Marty hesitated, rubbing the back of his neck, as something decidedly unpleasant occurred to him. "It's okay, Doc. But, ah, well, it kinda looked to me like the bugs were starting to get to him, and I know you don't usually get bears or wolves or anything out here, but...."

"Oh, damn," Doc exclaimed, shutting his eyes and smacking his forehead with the heel of his palm. Marty winced guiltily. "Of course you're right, Marty! For sanitary reasons I thought it imprudent to bring him indoors, but it should have at least occurred to me to find something that would've afforded him greater protection than--than a ratty old coat!"

"It's okay," Marty echoed, firmly. He reached for the shovel again, easily hoisting it up and setting it comfortably on his right shoulder. He was determined to make this better, somehow. "We won't let him stay out there much longer. Uh, so was there somewhere specific you wanted...?"

Doc's eyes flew open, and the expression on his face was enough to make Marty wince again. Man, now what had he said? "Great Scott, Marty, you don't have to do that! I wasn't behaving rationally, I didn't mean--"

Oh. "Yeah, yeah, I already know all that," he said quickly, before the Doc could start smacking himself around again. "Look, this is my call. I just--I want to. Is it okay?"

Marty waited patiently while Doc performed a series of Doc-type rituals: squinting up at the ceiling; dragging his wrist across his brow; inhaling quietly through his mouth; exhaling heavily through his nose.. "If...you're sure you really want to," he conceded at last, slowly. "You may find it tough going, though. Particularly at this temperature."

"I can handle it," Marty insisted. "I don't mind. And there's parent-teacher stuff tomorrow, so I don't have to be--I mean, I can stay. You know? 'Til whenever. I don't mind, Doc," he repeated, emphatically.

His friend's whole face seemed to blink. And Marty suddenly had the weirdest sensation, kind of like the last dying aftershocks of a quake, the short stretch of ground between them stirring and then settling again. He looked back over at Doc, swore he caught him shifting his weight.

"Well," Doc said at last, "well, good." His voice had gone soft and so had his eyes, that strange intense thing in them finally faded away to nothing. Instinctively Marty knew that was important.

"Right," he said, except it came out more like a croak, so he had to clear his throat a few times. "Right, Doc, we should probably--"

"I'd like to lay him to rest somewhere near the sycamore," Doc said, moving back around to his workbench and leaving Marty momentarily dazed. "His life may have come to an abrupt end there, but it was definitely his favorite spot. He liked to take naps in the shade, chase the leaves sometimes. I imagine he would have chased the squirrels, too, if we'd had any." He snorted unexpectedly. "You know, you were right about this place, Marty. It is a dump."

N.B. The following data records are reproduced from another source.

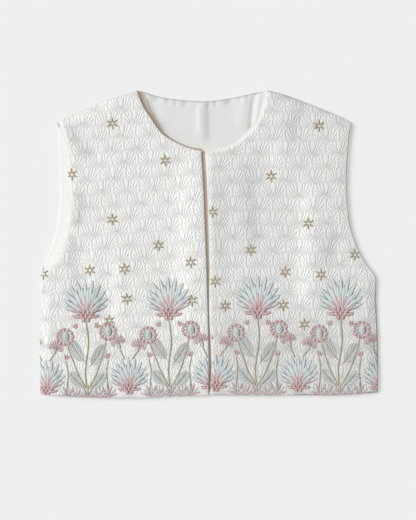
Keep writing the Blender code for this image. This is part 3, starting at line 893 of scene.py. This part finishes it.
def peek_at(rows, share):
    """How far a facing shows beyond its front's edge, with the corners between rows rounded."""
    along = [row.along for row in rows]
    beyond = [row.beyond for row in rows]
    return sum(np.interp(share + shift, along, beyond)
               for shift in (0, -PEEK_BLUR, PEEK_BLUR)) / 3


def build_facing(name, edge, span, peeks, outwards, material):
    """A strip under a front's inner edge. It shows a little beyond it and sinks to the lining; on the
    right front what shows is painted with the front's shadow.
    """
    columns, rows, stride = FACING_GRID
    share = np.arange(rows + 1) / rows
    near = 0.25 / rows
    points, ahead, behind = (edge(mix(*span, place)) for place in (
        share, np.minimum(share + near, 1), np.maximum(share - near, 0)))
    normal = np.stack([(ahead - behind)[:, 1], (behind - ahead)[:, 0]], -1) * outwards
    normal = normal / np.linalg.norm(normal, axis=1)[:, None]
    beyond = peek_at(peeks, share)[:, None]
    across = (np.arange(columns + 1) / columns)[None, :]
    offset = mix(beyond, -FACING_WIDTH, across ** FACING_CROWDING)
    plan = points[:, None, :] + normal[:, None, :] * offset[..., None]
    x, y = plan[..., 0], plan[..., 1]
    past_end = y[-1] - np.interp(x[-1], *np.array(TOP_OUTLINE).T) + FACING_END_INSET
    y = y - np.maximum(past_end, 0) * smooth(share, *FACING_END)[:, None]
    sunk = smooth(offset / beyond, *FACING_SINK)
    top = mix(FACING_TOP, LINING_TOP + FACING_ABOVE_LINING, sunk)
    under = mix(FACING_TOP - LINING, LINING_TOP - FACING_INTO_LINING, sunk)
    fade_from = mix(NARROW_FADE, WIDE_FADE, smooth(beyond, *FADE_WIDTHS))
    shade = 1 - smooth((offset / beyond - fade_from) / (FADE_END - fade_from))
    in_gap = np.broadcast_to(1 - smooth(share, *GAP_SHARES)[:, None], shade.shape)
    # For the colour: painted shadow next to the front, fading towards the free edge, painted light in
    # the front gap, and an even painted shade.
    return shell(name, x, y, top, under, stride, material, shade=shade, in_gap=in_gap,
                 recess=np.full_like(shade, FACING_SHADE))


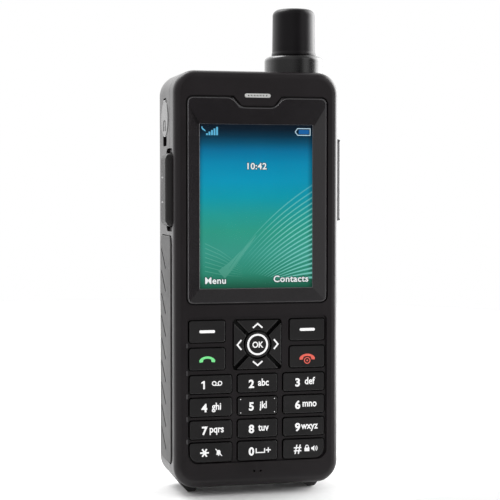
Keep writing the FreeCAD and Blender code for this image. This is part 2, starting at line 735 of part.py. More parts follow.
def display_bezel():
    """Frame whose sides and foot slope in to the picture, with a flatter brow above it."""
    slope_x = OPENING_X - BEZEL_GAP - BEZEL_EDGE_R
    slope_z = OPENING_Z[0] + BEZEL_GAP + BEZEL_EDGE_R
    outer = rectangle((-slope_x, slope_x), (slope_z, MITRE_Z), BEZEL_Y)
    inner = rectangle((-SCREEN_X, SCREEN_X), (SCREEN_Z[0], MITRE_Z), SCREEN_Y)
    slopes = Part.makeLoft([outer, inner], True, True)
    deep = (FRONT_Y - OVER, INNER_FRONT_Y + OVER)
    right = [(SCREEN_X, SCREEN_Z[1]), (slope_x + MITRE_OVER, MITRE_Z + MITRE_OVER),
             (slope_x + MITRE_OVER, MITRE_Z + OVER)]
    left = [(-x, z) for x, z in reversed(right)]
    brow = front_prism(right + left, deep)
    view = block((-SCREEN_X, SCREEN_X), deep, SCREEN_Z)
    keep("display_bezel", bezel_frame().cut([slopes.cut(brow), view]))


def make_display():
    display_bezel()
    keep("display_window", front_plate((-WINDOW_X, WINDOW_X), WINDOW_Z, WINDOW_Y, WINDOW_R))
    keep("lcd_panel", front_plate((-LCD_X, LCD_X), LCD_Z, LCD_Y, LCD_R))
    reach = LCD_GAP + TRAY_WALL
    tray = front_plate(grown((-LCD_X, LCD_X), reach), grown(LCD_Z, reach),
                       (LCD_Y[0], LCD_Y[1] + reach), LCD_R + reach)
    pocket = front_plate(grown((-LCD_X, LCD_X), LCD_GAP), grown(LCD_Z, LCD_GAP),
                         grown(LCD_Y, LCD_GAP), LCD_R)
    keep("lcd_frame", tray.cut(pocket))


def make_earpiece():
    width, height = (size - 2 * EARPIECE_GAP for size in EARPIECE_SIZE)
    bar = front_plate(about(0, width), about(EARPIECE_Z, height), EARPIECE_Y, height / 2 - SLIVER)
    holes = []
    for step in range(EARPIECE_HOLES):
        x = EARPIECE_HOLE_PITCH * (step - (EARPIECE_HOLES - 1) / 2)
        holes.append(rod_y(EARPIECE_HOLE_R, x, (FRONT_Y, INNER_FRONT_Y), EARPIECE_Z))
    keep("earpiece_grille", bar.cut(holes))
    front = INNER_FRONT_Y + EARPIECE_GAP
    speaker = front_plate(about(0, RECEIVER_SIZE[0]), about(EARPIECE_Z, RECEIVER_SIZE[1]),
                          (front, front + RECEIVER_DEPTH), RECEIVER_R)
    vent = front_plate(about(0, VENT_SIZE[0]), about(EARPIECE_Z, VENT_SIZE[1]),
                       (INNER_FRONT_Y, front + VENT_DEPTH), VENT_R)
    keep("earpiece_speaker", speaker.cut(vent))


# --------------------------------------------------------------------- keypad

def key_cap(x, z, radii):
    """A key: cap with softened front edge, retaining lip and plunger."""
    cap = front_plate(x, z, (KEY_FRONT_Y, KEY_BACK_Y), radii)
    cap = cap.makeFillet(KEY_EDGE_R, edges_at_y(cap, KEY_FRONT_Y))
    lip_radii = tuple(r + KEY_LIP / 3 for r in radii)
    lip = front_plate(grown(x, KEY_LIP), grown(z, KEY_LIP), (KEY_BACK_Y, KEY_LIP_Y), lip_radii)
    plunger = rod_y(PLUNGER_R, sum(x) / 2, (KEY_LIP_Y - SLIVER, PLUNGER_Y), sum(z) / 2)
    return cap.fuse([lip, plunger])


def nav_key(angle):
    """One of four direction keys; built pointing up, then turned about the centre."""
    half_x, half_z = NAV_HALF
    slit = NAV_SLIT / math.sqrt(2)
    wedge = [(-half_x + slit, half_z), (-NAV_INNER + slit, NAV_INNER), (NAV_INNER - slit, NAV_INNER),
             (half_x - slit, half_z)]
    cap = front_prism(wedge, (KEY_FRONT_Y, KEY_BACK_Y))
    cap = cap.cut(rod_y(SELECT_HOLE_R, 0, (FRONT_Y - OVER, 0), 0))
    cap = cap.makeFillet(KEY_EDGE_R, edges_at_y(cap, KEY_FRONT_Y))
    lip = block(grown((-half_x, half_x), -NAV_LIP_INSET), (KEY_BACK_Y, KEY_LIP_Y),
                (half_z - NAV_LIP_ROOT, half_z + KEY_LIP))
    plunger = rod_y(PLUNGER_R, 0, (KEY_LIP_Y - SLIVER, PLUNGER_Y), NAV_PLUNGER)
    key = cap.fuse([lip, plunger])
    key.rotate(V(0, 0, 0), V(0, 1, 0), angle)
    key.translate(V(0, 0, NAV_Z))
    return key


def select_key():
    cap = rod_y(SELECT_R, 0, (KEY_FRONT_Y, SELECT_LIP_Y[0]), NAV_Z)
    cap = cap.makeFillet(KEY_EDGE_R, edges_at_y(cap, KEY_FRONT_Y))
    lip = rod_y(SELECT_LIP_R, 0, SELECT_LIP_Y, NAV_Z)
    plunger = rod_y(PLUNGER_R, 0, (SELECT_LIP_Y[1] - SLIVER, PLUNGER_Y), NAV_Z)
    return cap.fuse([lip, plunger])


def key_centres():
    centres = []
    for _, x, z, _ in rectangular_keys():
        centres.append((sum(x) / 2, sum(z) / 2))
    centres.append((0, NAV_Z))
    for dx, dz in ((0, 1), (0, -1), (1, 0), (-1, 0)):
        centres.append((dx * NAV_PLUNGER, NAV_Z + dz * NAV_PLUNGER))
    return centres


def make_keypad():
    for name, x, z, radii in rectangular_keys():
        keep("key_" + name, key_cap(x, z, radii))
    for name, angle in (("up", 0), ("right", 90), ("down", 180), ("left", 270)):
        keep("key_" + name, nav_key(angle))
    keep("key_select", select_key())

    mat = front_plate((-MAT_X, MAT_X), MAT_Z, MAT_Y, MAT_R)
    mat_holes = [rod_y(PLUNGER_R + PLUNGER_GAP, x, grown(MAT_Y, OVER), z) for x, z in key_centres()]
    post_y = (MAT_Y[0] - OVER, KEYPAD_BOARD_Y[1] + OVER)
    post_holes = [rod_y(POST_FRONT_R + POST_CLEARANCE, x, post_y, z) for x, z in POSTS_UNDER_LID]
    keep("keypad_mat", mat.cut(mat_holes + post_holes))

    domes = []
    for x, z in key_centres():
        domes.append(Part.makeCone(DOME_R, DOME_TOP_R, DOME_RISE, V(x, KEYPAD_BOARD_Y[0], z), V(0, -1, 0)))
    keep("key_domes", Part.makeCompound(domes))

    board = front_plate((-MAT_X, MAT_X), KEYPAD_BOARD_Z, KEYPAD_BOARD_Y, MAT_R)
    keep("keypad_board", board.cut(post_holes))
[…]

"Uh," Marty said, still trying to catch up. "I think I said 'shithole,' actually, but--"

"Yeah, well, that, too." Doc hunched down and appeared to squint at something on the small wooden surface of the coffin, some miniscule imperfection of design that only he could see. Marty glanced away with a grim smile. What Doc considered "crude" would no doubt be a veritable masterwork of construction by the time he was done, probably sanded smooth and velvet-lined to boot.

"So you want me to just...pick a place? Around there?" Already turning toward the darkness outside, he felt rather than saw Doc's nod.

"Yes, I trust your judgment. And I'll try not to be too much longer in here--just holler if you need me in the meantime."

"Right." But Marty had paused in the doorway and couldn't seem to unglue himself. There was one other thing he wanted to say, though he probably shouldn't--

"You at least need to think about getting a gun." He spoke quietly, kept his back to Doc.

There was a long silence from behind him, and he listened to it carefully. Then: "What makes you think I don't already have one?"

Exclamation marks of varying sizes lit up all over Marty's brain. But in a voice that had apparently been borrowed from a much braver person, he replied, "Then you at least need to think about using it."

The silence, this time, was his only answer.

"Heavy," Marty breathed, and shifted the shovel on his shoulder a little as he moved out of the light.